# Ceiling and floor operators used for min max

quantum__2000
I remember seeing somewhere people using symbols for ceiling and floor operators together with super/subscripts as substitutes for min and max. Example:
$$\lceil x \rceil ^k$$
to mean min(x,k).

Has anyone ever seen this? Where? Thanks!

Staff Emeritus
Homework Helper
I'm sorry, I haven't seen this. But I just wanted to say that this certainly ranks among the top 10 worst notations I've ever seen.

Mentor
I remember seeing somewhere people using symbols for ceiling and floor operators together with super/subscripts as substitutes for min and max. Example:
$$\lceil x \rceil ^k$$
to mean min(x,k).

Has anyone ever seen this? Where? Thanks!
I haven't seen the notation as you used it, to give the minimum of two numbers, but I have seen this:
##\lceil x \rceil##, also called the smallest integer function. It is defined as being the smallest integer that is greater than or equal to x.

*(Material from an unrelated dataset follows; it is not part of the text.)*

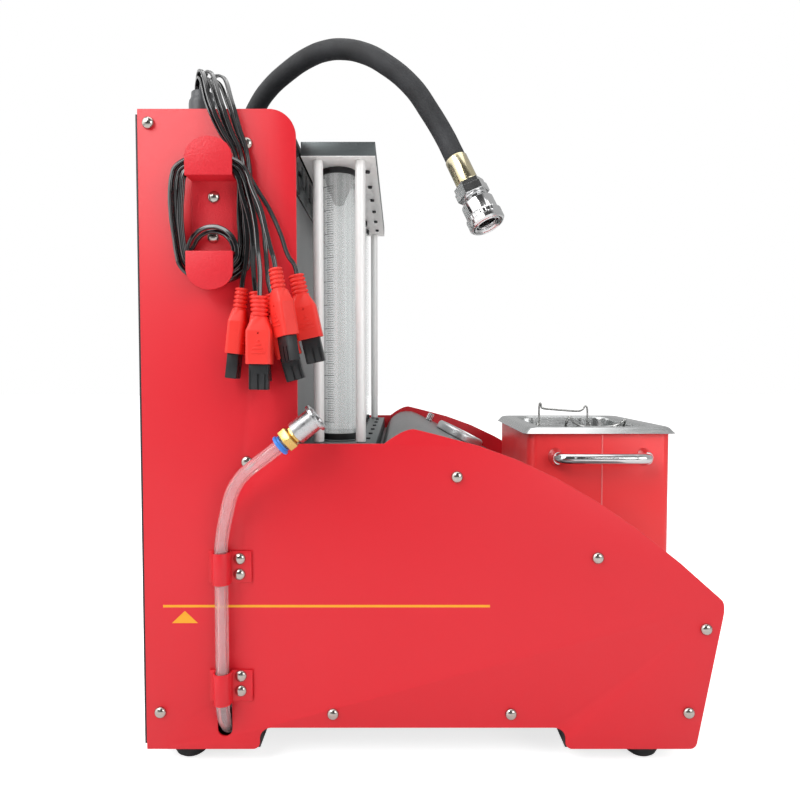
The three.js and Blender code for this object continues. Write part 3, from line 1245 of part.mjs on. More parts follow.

Many programming languages, including C, C++, and others, have a ceiling function, ceil(x), that does this.
For example, ##\lceil 1.8 \rceil = 2##.

The counterpart is the floor function, or greatest integer function, denoted ##\lfloor x \rfloor##. C, C++, and others have floor(x). This is defined as the largest integer that is less than or equal to x.
For example, ##\lfloor 2.35 \rfloor = 2##.

I agree with micromass that ##\lceil x \rceil^k## is terrible notation.